Example answer: "Of course carpentry requires a multitude of skills and comes with many challenges. There are two major ones that I can think of right now. One of the challenges is to understand and meet the client's expectations, vision and requirements. This is possible by communicating well and asking the right questions. Another major challenge is to use the heavy tools and machinery safely. It is important to strictly follow safety measures and take all possible precautions."

7. What are some types of machinery that you have used in the past, and are you comfortable using new machinery?

The interviewer wants to get an idea of your experience using various tools and machinery in carpentry. They also want to see if you've used machinery similar to the type that they have and if you can quickly learn how to use new tools.
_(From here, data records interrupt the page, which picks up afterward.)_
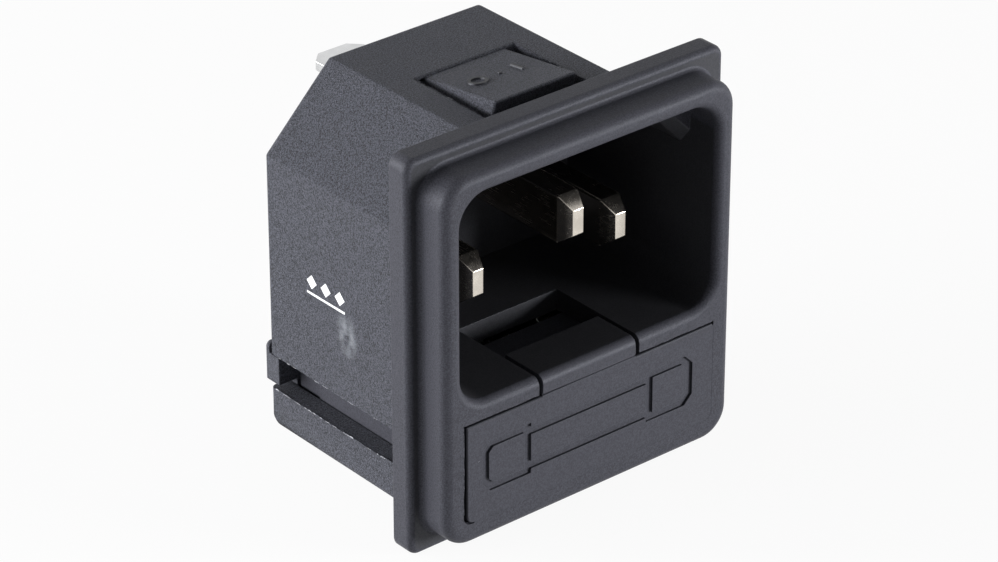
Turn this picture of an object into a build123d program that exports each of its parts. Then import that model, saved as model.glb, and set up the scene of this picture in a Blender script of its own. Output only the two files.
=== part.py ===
"""Panel-mounted appliance inlet with a fuse drawer below its socket.

X runs to the right seen from the front, Y to the back and Z up, in millimetres.
The origin is the centre of the flange's rear face, where it meets the panel.
"""
import os
from math import sqrt

from build123d import *

os.makedirs("parts", exist_ok=True)

# Flange and the bezel that stands proud of it, round the socket and the drawer's window
flange_thickness = 2.0
flange_corner = 1.0
flange_edge = 0.5
bezel_inset = 1.18
bezel_proud = 2.85
bezel_corner = 2.5
bezel_edge = 0.8
bezel_root = 0.35
rim_side = 1.7
rim_top = 1.73
rim_foot = 1.8

# Socket that the mating connector enters
socket_height = 17.25
socket_corner = 2.5
socket_lip = 0.7
socket_chamfer = 4.9
filler_setback = 3.3
filler_lead_depth = 1.0
filler_lead_rise = 1.3
side_wall = 1.03
top_wall = 1.69
corner_wall = 1.0
base_wall = 1.7

# Body behind the panel
body_wall = 1.68
body_keel_radius = 0.55
body_ridge_radius = 0.4
body_rear_radius = 0.5
slot_drop = 2.65
slot_height = 3.0

# Snap fingers that hold the panel against the flange
latch_width = 8.0
latch_side_gap = 0.85
latch_offset = 0.1
latch_root = 10.0
latch_grip = 1.75
latch_lean = 0.3
latch_foot_gap = 0.12
latch_rise = 1.0
latch_root_step = 0.12
latch_overlap = 0.5

# Fuse drawer and the window and tunnel that it slides in
floor_wall = 1.8
front_bar = 1.4
window_offset = -0.06
face_inset = 0.23
face_foot_cover = 0.97
face_thickness = 2.2
face_side_gap = 0.17
face_top_gap = 0.22
face_foot_gap = 0.03
face_seat_gap = 0.08
face_play = 0.14
face_edge = 0.15
face_corner = 0.7
tongue_offset = -0.2
tongue_width = 9.2
tongue_gap = 0.35
tongue_depth = 4.4
tongue_seam_width = 0.14
tongue_seam_depth = 0.12
notch_length = 9.6
drawer_clearance = 0.1
box_wall = 1.6
arm_thickness = 0.75
arm_end_gap = 0.1
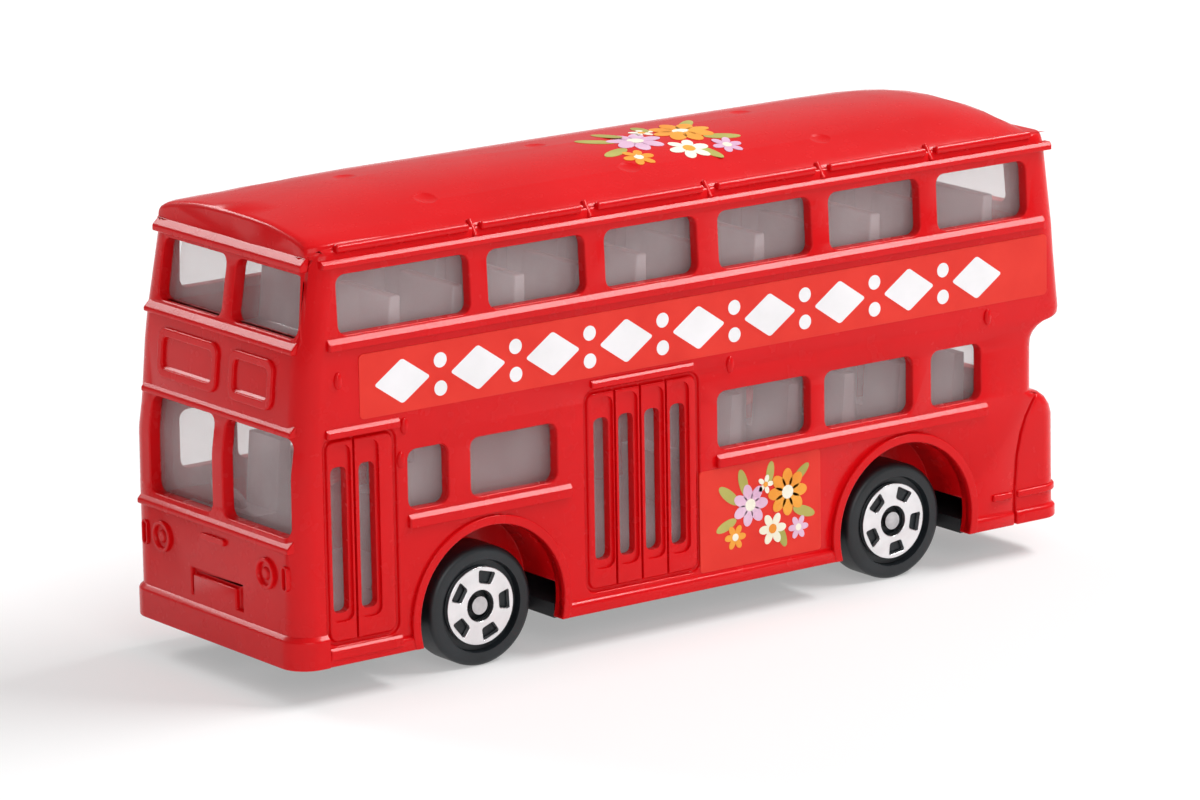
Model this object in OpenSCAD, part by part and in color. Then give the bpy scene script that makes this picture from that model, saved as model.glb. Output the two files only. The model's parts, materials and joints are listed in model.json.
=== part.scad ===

You can talk about the tools you've used in your previous job or apprenticeship and also show your inclination to learn how to use new tools.

Example answer: "In my six years of experience as a carpenter, I've used many basic and power tools for carpentry. I've used table saws, circular saws, power drills, bench grinders and many others. I'm always eager to learn and adopt new and more advanced tools. In fact, that's something that excites me. New technology doesn't faze me at all."

8. Have you ever trained or mentored an apprentice?

In carpentry, it is common to have apprentices working alongside lead carpenters. Through this question, the interviewer is trying to see if you have training skills and are open to sharing your knowledge and expertise with others to help them improve. You can talk about your experience of training apprentices in the past and how you coached and benefited them.

Example answer: "As a lead carpenter, I had the chance to coach many apprentices in my previous job. Carpentry is my first love, so I really enjoy imparting knowledge and helping novices hone their skills. When they improve their craft and feel more confident, it gives me immense satisfaction. Also, I believe that when we teach something, we also refine our skills and sometimes learn something new in the process. So, it is a situation that benefits everyone."